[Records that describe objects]

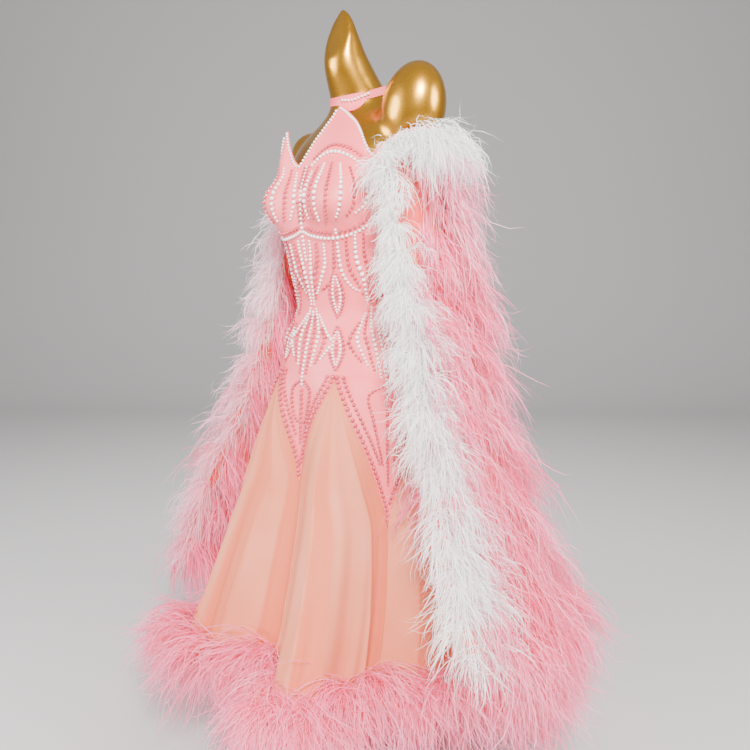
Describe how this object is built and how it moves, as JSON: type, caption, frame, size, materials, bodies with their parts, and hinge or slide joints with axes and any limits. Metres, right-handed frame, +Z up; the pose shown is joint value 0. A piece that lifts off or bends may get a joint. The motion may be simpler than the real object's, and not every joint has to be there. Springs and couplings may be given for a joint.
{
  "type": "ballroom dance dress on a dress form",
  "caption": "Beaded halter ballroom gown with chiffon godets, feather hem and two feathered floats, standing on a limbless dress form.",
  "frame": {"origin": "centre of the stand's underside", "axes": "+Z up, -Y the front of the dress, +X the wearer's left"},
  "size_m": [0.9767, 0.8716, 1.446],
  "materials": {
    "pink_satin": "soft satin",
    "peach_chiffon": "sheer matte",
    "coral_chiffon": "matte",
    "pink_feather": "soft",
    "white_feather": "soft",
    "gold_form": "gloss metallic lacquer",
    "stand_metal": "satin"
  },
  "bodies": {
    "root": {"band_left": "pink_satin", "band_right": "pink_satin", "boa_feathers_left": "white_feather", "boa_feathers_right": "white_feather", "cap_feathers_left": "white_feather", "cap_feathers_right": "white_feather", "collar": "pink_satin", "float_feathers_left_1": "pink_feather", "float_feathers_left_3": "pink_feather", "float_feathers_left_5": "pink_feather", "float_feathers_left_7": "pink_feather", "float_feathers_left_9": "pink_feather", "float_feathers_right_1": "pink_feather", "float_feathers_right_3": "pink_feather", "float_feathers_right_5": "pink_feather", "float_feathers_right_7": "pink_feather", "float_feathers_right_9": "pink_feather", "float_left": "coral_chiffon", "float_right": "coral_chiffon", "form_body": "gold_form", "godet_back": "peach_chiffon", "godet_front_left": "peach_chiffon", "godet_front_right": "peach_chiffon", "godet_side_left": "peach_chiffon", "godet_side_right": "peach_chiffon", "gore_back_left": "pink_satin", "gore_back_right": "pink_satin", "gore_front": "pink_satin", "gore_left": "pink_satin", "gore_right": "pink_satin", "hem_feathers_back": "pink_feather", "hem_feathers_front_left": "pink_feather", "hem_feathers_front_right": "pink_feather", "hem_feathers_side_left": "pink_feather", "hem_feathers_side_right": "pink_feather", "inner_feathers_left_2": "pink_feather", "inner_feathers_left_4": "pink_feather", "inner_feathers_right_3": "pink_feather", "inner_feathers_right_6": "pink_feather", "stand_base": "stand_metal", "stand_pole": "stand_metal"}
  },
  "joints": []
}
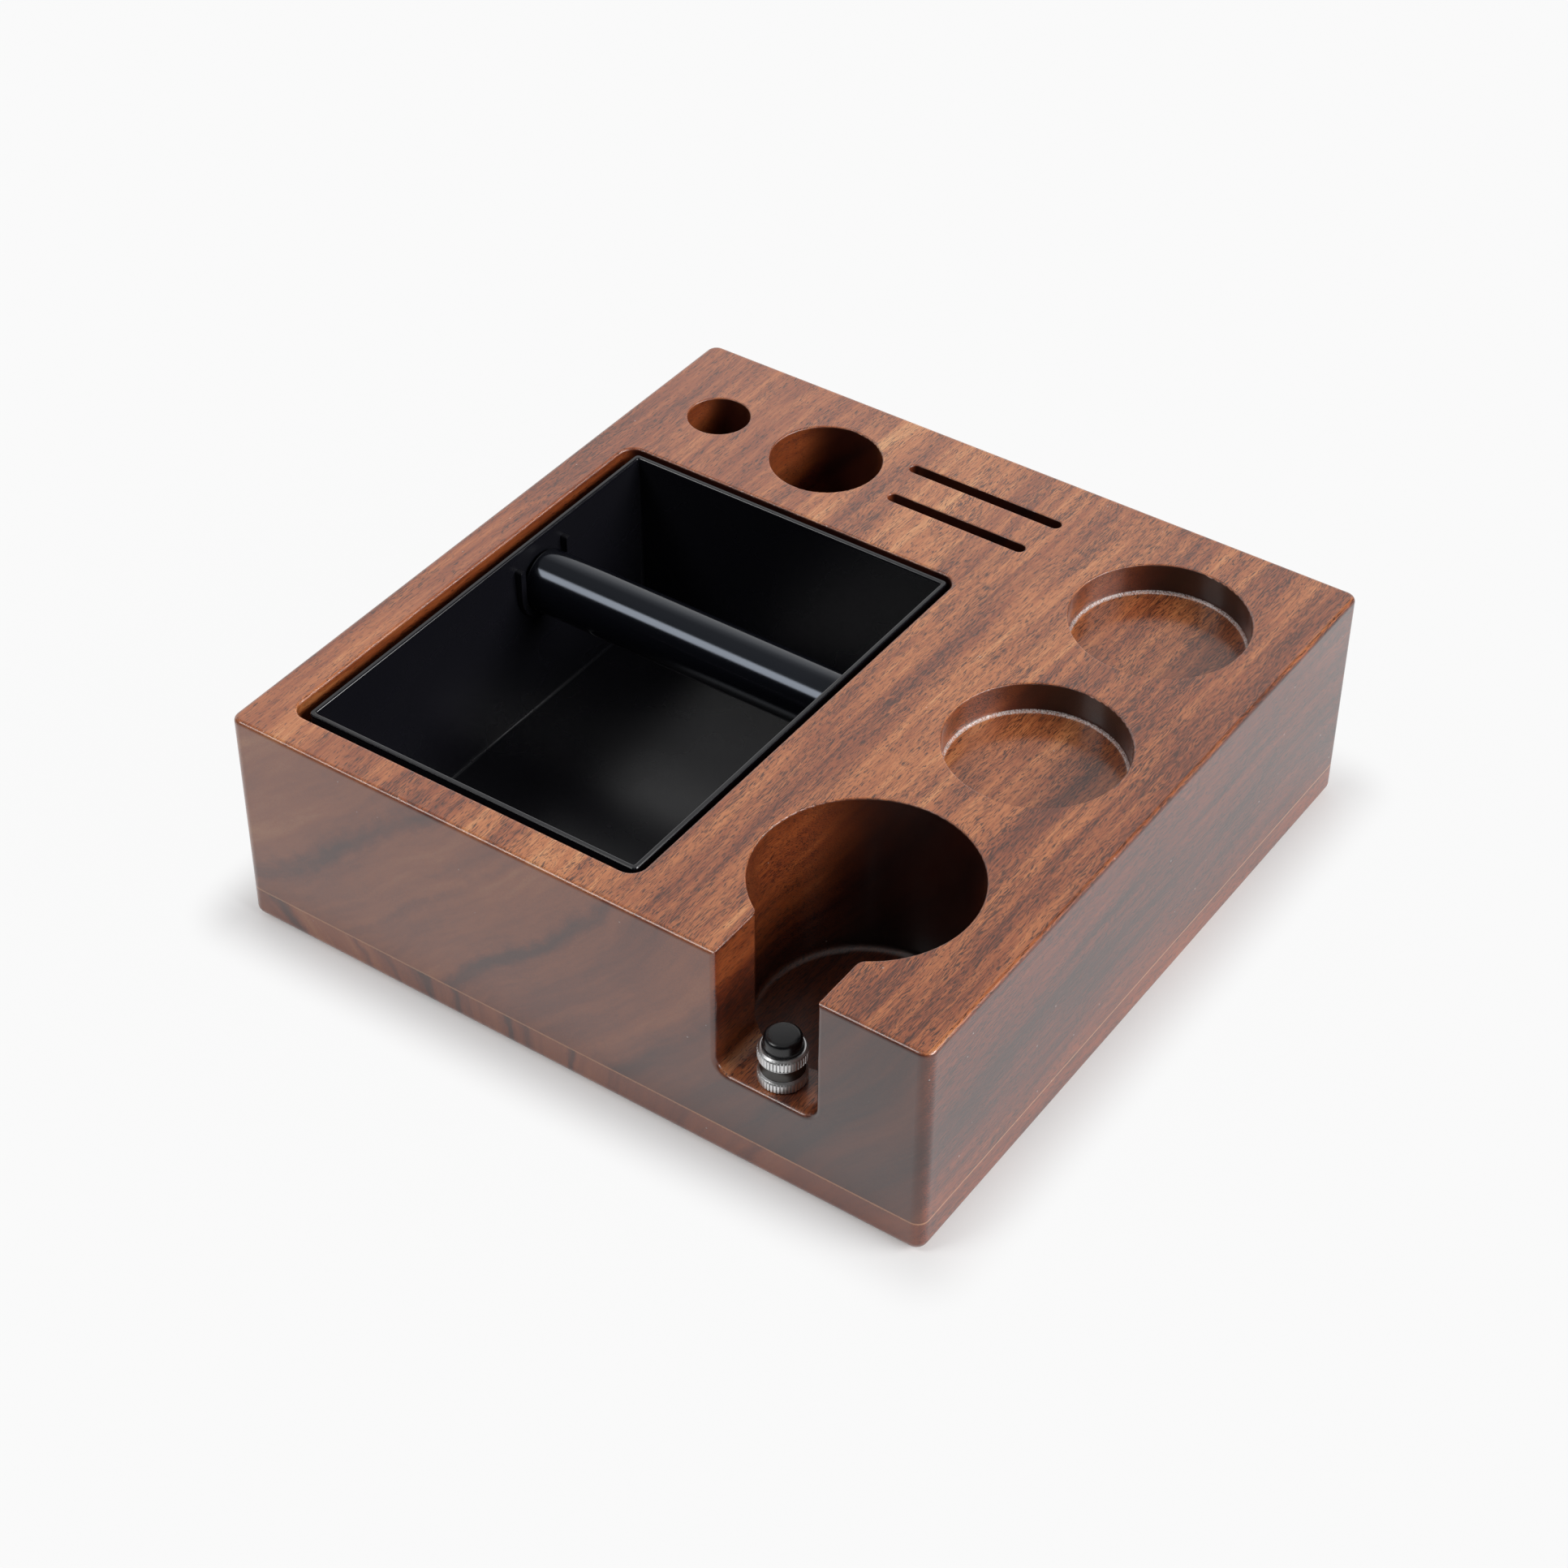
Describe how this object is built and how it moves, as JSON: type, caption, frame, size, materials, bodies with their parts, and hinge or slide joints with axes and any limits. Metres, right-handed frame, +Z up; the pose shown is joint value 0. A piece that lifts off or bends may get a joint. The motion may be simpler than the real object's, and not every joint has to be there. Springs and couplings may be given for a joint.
{
  "type": "coffee organizer box",
  "caption": "Square wooden box with a knock bin and bar, tamper recesses, a portafilter well with a notch and rest, tool holes and screen slots.",
  "frame": {"origin": "middle of the footprint, on the surface that the feet stand on", "axes": "+X to the right along the front face that has the notch, +Y to the back, +Z up"},
  "size_m": [0.26, 0.26, 0.083],
  "materials": {
    "block_wood": "satin lacquer over reddish-brown walnut",
    "board_wood": "satin lacquer over reddish-brown walnut",
    "foot_rubber": "matte",
    "bin_plastic": "satin moulded",
    "bar_steel": "turned",
    "bar_rubber": "smooth, slightly glossy",
    "insert_brass": "turned",
    "stud_steel": "turned",
    "nut_steel": "straight knurled, bright",
    "cap_rubber": "smooth, slightly glossy"
  },
  "bodies": {
    "box": {"main_block": "block_wood", "base_board": "board_wood", "foot_front_left": "foot_rubber", "foot_front_right": "foot_rubber", "foot_rear_left": "foot_rubber", "foot_rear_right": "foot_rubber", "rest_insert": "insert_brass", "rest_stud": "stud_steel"},
    "bin": {"knock_bin": "bin_plastic"},
    "bar": {"bar_core": "bar_steel", "bar_sleeve": "bar_rubber"},
    "rest_carrier": {"rest_cap": "cap_rubber"},
    "rest_spool": {"rest_nut": "nut_steel"}
  },
  "joints": [
    {"name": "bin_lift", "type": "slide", "parent": "box", "child": "bin", "axis": [0, 0, 1], "range_m": [0, 0.08]},
    {"name": "bar_lift", "type": "slide", "parent": "bin", "child": "bar", "axis": [0, 0, 1], "range_m": [0, 0.04]},
    {"name": "rest_lift", "type": "slide", "parent": "box", "child": "rest_carrier", "axis": [0, 0, 1], "range_m": [0, 0.005]},
    {"name": "rest_turn", "type": "hinge", "parent": "rest_carrier", "child": "rest_spool", "pos_m": [0.074, -0.1205, 0.0418], "axis": [0, 0, 1], "range_deg": [0, 1800]}
  ],
  "couplings": [
    {"joint": "rest_lift", "follows": "rest_turn", "m_per_rad": 0.00015915}
  ]
}
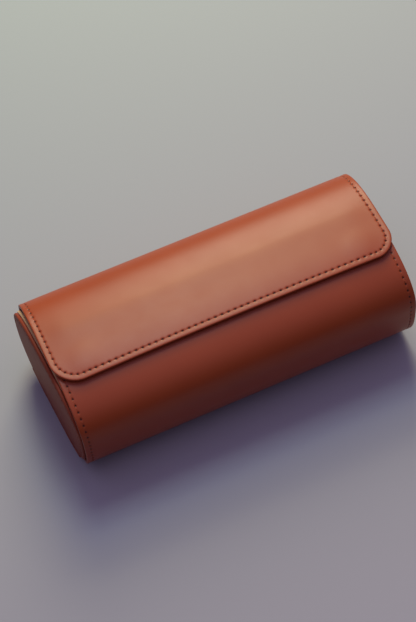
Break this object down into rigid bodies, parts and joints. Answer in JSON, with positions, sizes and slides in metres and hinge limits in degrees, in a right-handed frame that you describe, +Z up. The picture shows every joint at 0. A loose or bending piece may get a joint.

> [Written exercise]:
Reproduce the data shown above exactly.

> [Output for this task]:
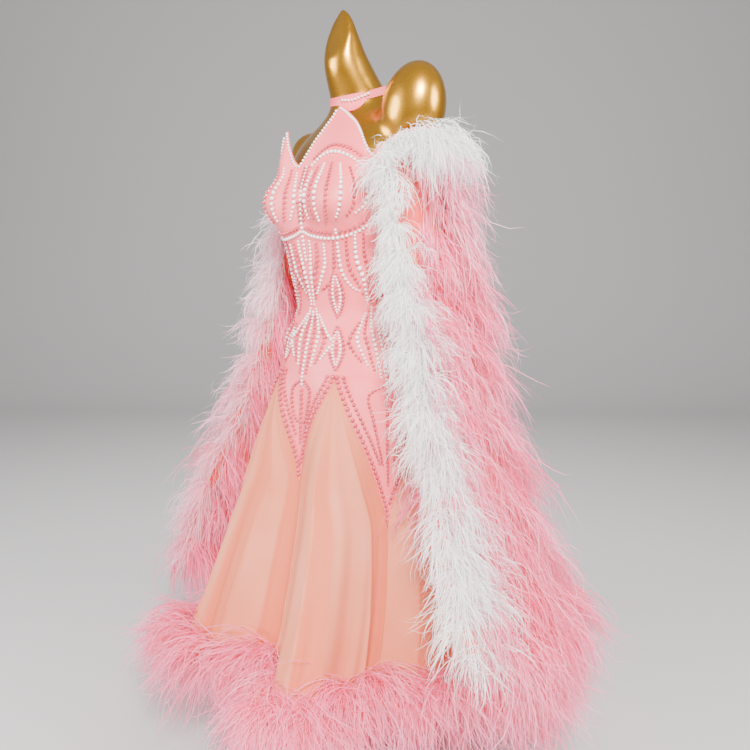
Describe how this object is built and how it moves, as JSON: type, caption, frame, size, materials, bodies with their parts, and hinge or slide joints with axes and any limits. Metres, right-handed frame, +Z up; the pose shown is joint value 0. A piece that lifts off or bends may get a joint. The motion may be simpler than the real object's, and not every joint has to be there. Springs and couplings may be given for a joint.
{
  "type": "ballroom dance dress on a dress form",
  "caption": "Beaded halter ballroom gown with chiffon godets, feather hem and two feathered floats, standing on a limbless dress form.",
  "frame": {"origin": "centre of the stand's underside", "axes": "+Z up, -Y the front of the dress, +X the wearer's left"},
  "size_m": [0.9767, 0.8716, 1.446],
  "materials": {
    "pink_satin": "soft satin",
    "peach_chiffon": "sheer matte",
    "coral_chiffon": "matte",
    "pink_feather": "soft",
    "white_feather": "soft",
    "gold_form": "gloss metallic lacquer",
    "stand_metal": "satin"
  },
  "bodies": {
    "root": {"band_left": "pink_satin", "band_right": "pink_satin", "boa_feathers_left": "white_feather", "boa_feathers_right": "white_feather", "cap_feathers_left": "white_feather", "cap_feathers_right": "white_feather", "collar": "pink_satin", "float_feathers_left_1": "pink_feather", "float_feathers_left_3": "pink_feather", "float_feathers_left_5": "pink_feather", "float_feathers_left_7": "pink_feather", "float_feathers_left_9": "pink_feather", "float_feathers_right_1": "pink_feather", "float_feathers_right_3": "pink_feather", "float_feathers_right_5": "pink_feather", "float_feathers_right_7": "pink_feather", "float_feathers_right_9": "pink_feather", "float_left": "coral_chiffon", "float_right": "coral_chiffon", "form_body": "gold_form", "godet_back": "peach_chiffon", "godet_front_left": "peach_chiffon", "godet_front_right": "peach_chiffon", "godet_side_left": "peach_chiffon", "godet_side_right": "peach_chiffon", "gore_back_left": "pink_satin", "gore_back_right": "pink_satin", "gore_front": "pink_satin", "gore_left": "pink_satin", "gore_right": "pink_satin", "hem_feathers_back": "pink_feather", "hem_feathers_front_left": "pink_feather", "hem_feathers_front_right": "pink_feather", "hem_feathers_side_left": "pink_feather", "hem_feathers_side_right": "pink_feather", "inner_feathers_left_2": "pink_feather", "inner_feathers_left_4": "pink_feather", "inner_feathers_right_3": "pink_feather", "inner_feathers_right_6": "pink_feather", "stand_base": "stand_metal", "stand_pole": "stand_metal"}
  },
  "joints": []
}
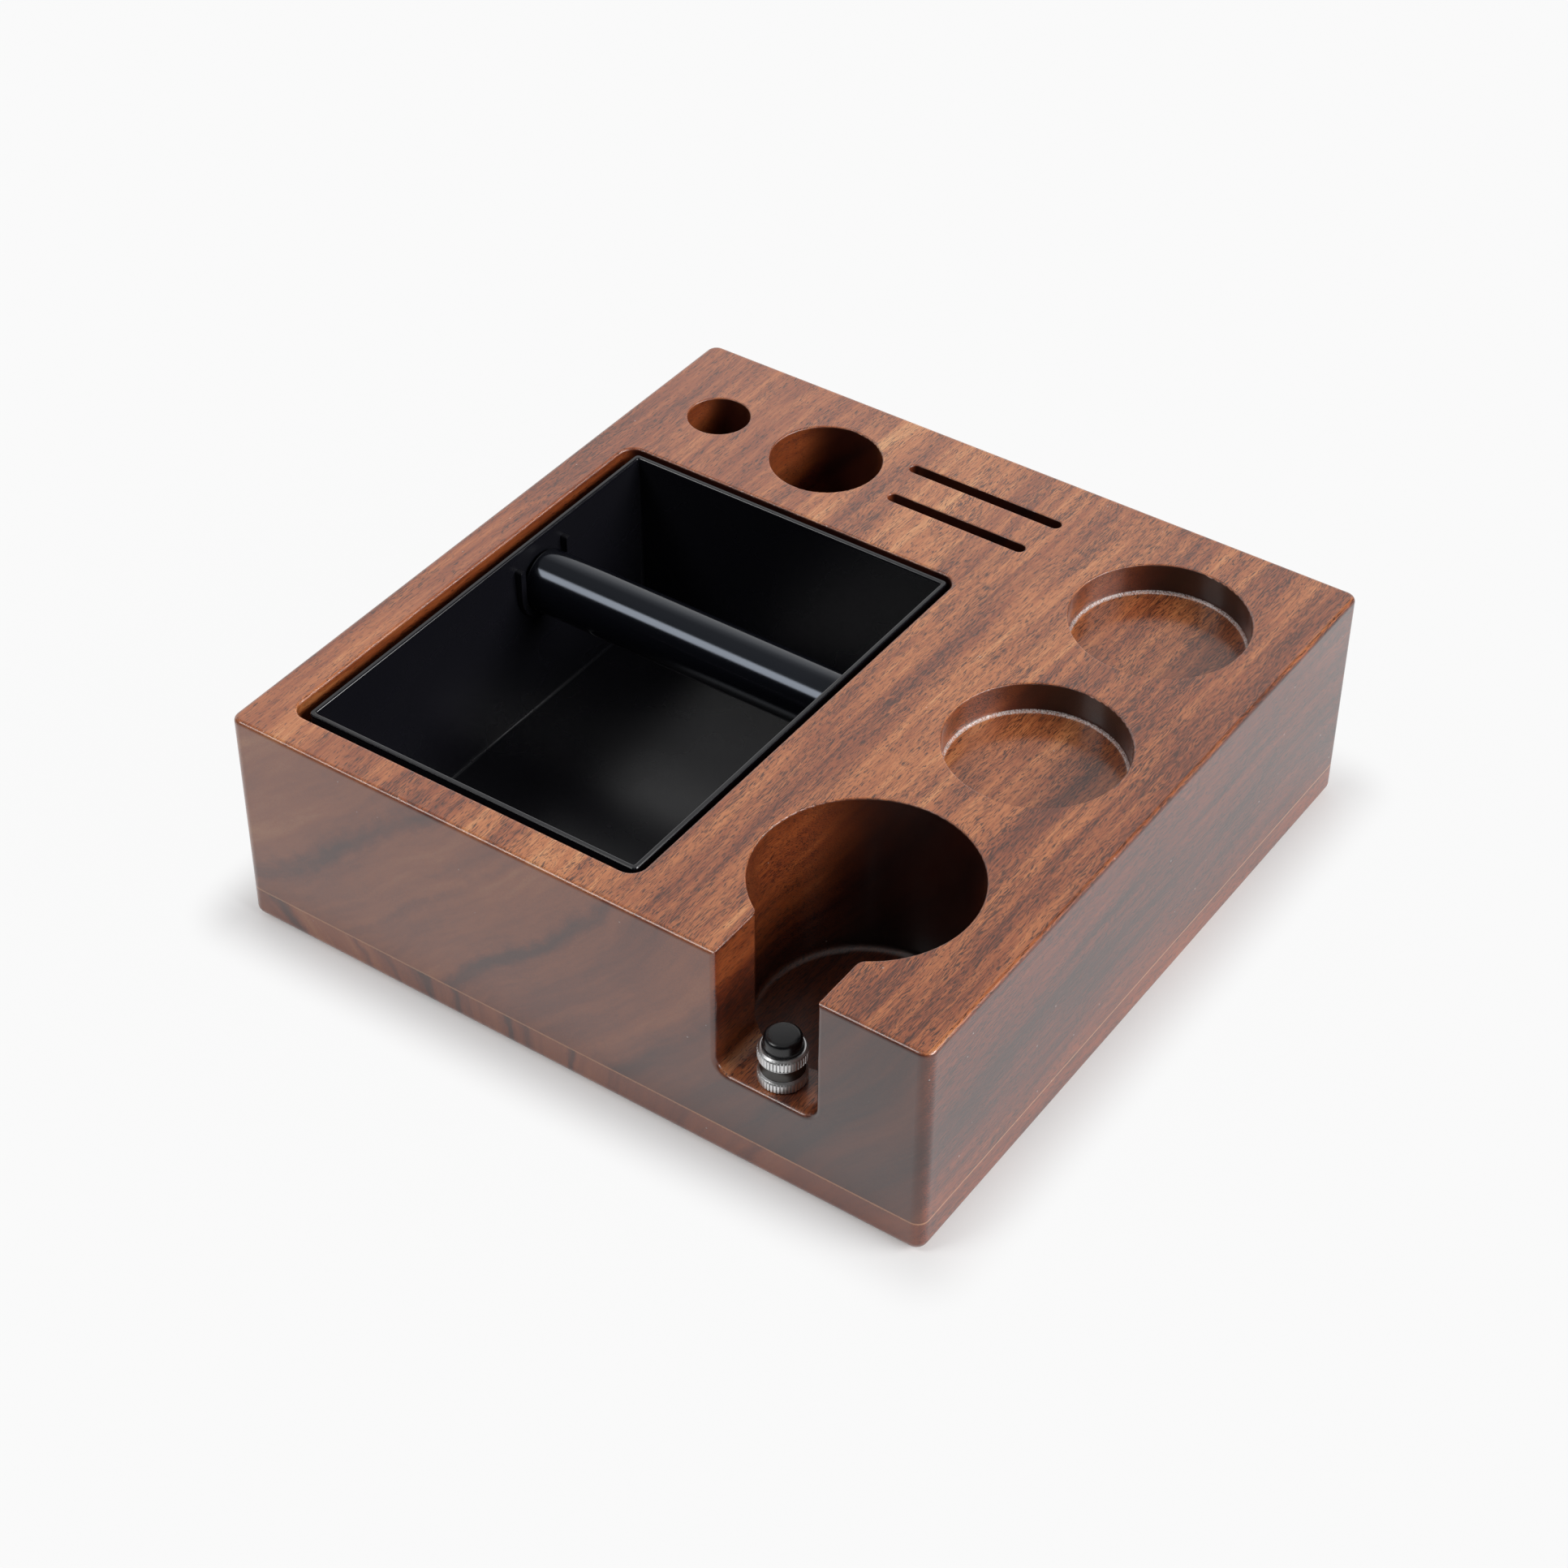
Describe how this object is built and how it moves, as JSON: type, caption, frame, size, materials, bodies with their parts, and hinge or slide joints with axes and any limits. Metres, right-handed frame, +Z up; the pose shown is joint value 0. A piece that lifts off or bends may get a joint. The motion may be simpler than the real object's, and not every joint has to be there. Springs and couplings may be given for a joint.
{
  "type": "coffee organizer box",
  "caption": "Square wooden box with a knock bin and bar, tamper recesses, a portafilter well with a notch and rest, tool holes and screen slots.",
  "frame": {"origin": "middle of the footprint, on the surface that the feet stand on", "axes": "+X to the right along the front face that has the notch, +Y to the back, +Z up"},
  "size_m": [0.26, 0.26, 0.083],
  "materials": {
    "block_wood": "satin lacquer over reddish-brown walnut",
    "board_wood": "satin lacquer over reddish-brown walnut",
    "foot_rubber": "matte",
    "bin_plastic": "satin moulded",
    "bar_steel": "turned",
    "bar_rubber": "smooth, slightly glossy",
    "insert_brass": "turned",
    "stud_steel": "turned",
    "nut_steel": "straight knurled, bright",
    "cap_rubber": "smooth, slightly glossy"
  },
  "bodies": {
    "box": {"main_block": "block_wood", "base_board": "board_wood", "foot_front_left": "foot_rubber", "foot_front_right": "foot_rubber", "foot_rear_left": "foot_rubber", "foot_rear_right": "foot_rubber", "rest_insert": "insert_brass", "rest_stud": "stud_steel"},
    "bin": {"knock_bin": "bin_plastic"},
    "bar": {"bar_core": "bar_steel", "bar_sleeve": "bar_rubber"},
    "rest_carrier": {"rest_cap": "cap_rubber"},
    "rest_spool": {"rest_nut": "nut_steel"}
  },
  "joints": [
    {"name": "bin_lift", "type": "slide", "parent": "box", "child": "bin", "axis": [0, 0, 1], "range_m": [0, 0.08]},
    {"name": "bar_lift", "type": "slide", "parent": "bin", "child": "bar", "axis": [0, 0, 1], "range_m": [0, 0.04]},
    {"name": "rest_lift", "type": "slide", "parent": "box", "child": "rest_carrier", "axis": [0, 0, 1], "range_m": [0, 0.005]},
    {"name": "rest_turn", "type": "hinge", "parent": "rest_carrier", "child": "rest_spool", "pos_m": [0.074, -0.1205, 0.0418], "axis": [0, 0, 1], "range_deg": [0, 1800]}
  ],
  "couplings": [
    {"joint": "rest_lift", "follows": "rest_turn", "m_per_rad": 0.00015915}
  ]
}
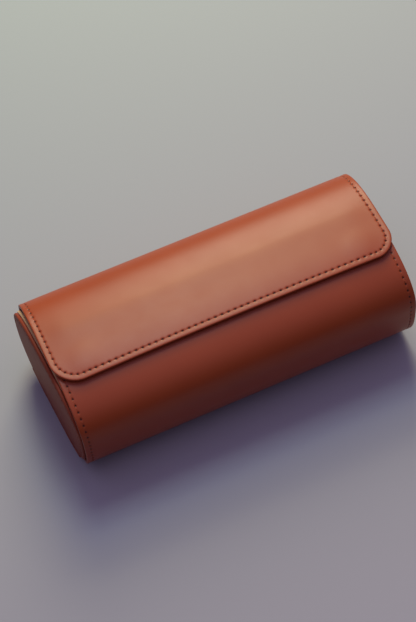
Break this object down into rigid bodies, parts and joints. Answer in JSON, with positions, sizes and slides in metres and hinge limits in degrees, in a right-handed frame that you describe, +Z up. The picture shows every joint at 0. A loose or bending piece may get a joint.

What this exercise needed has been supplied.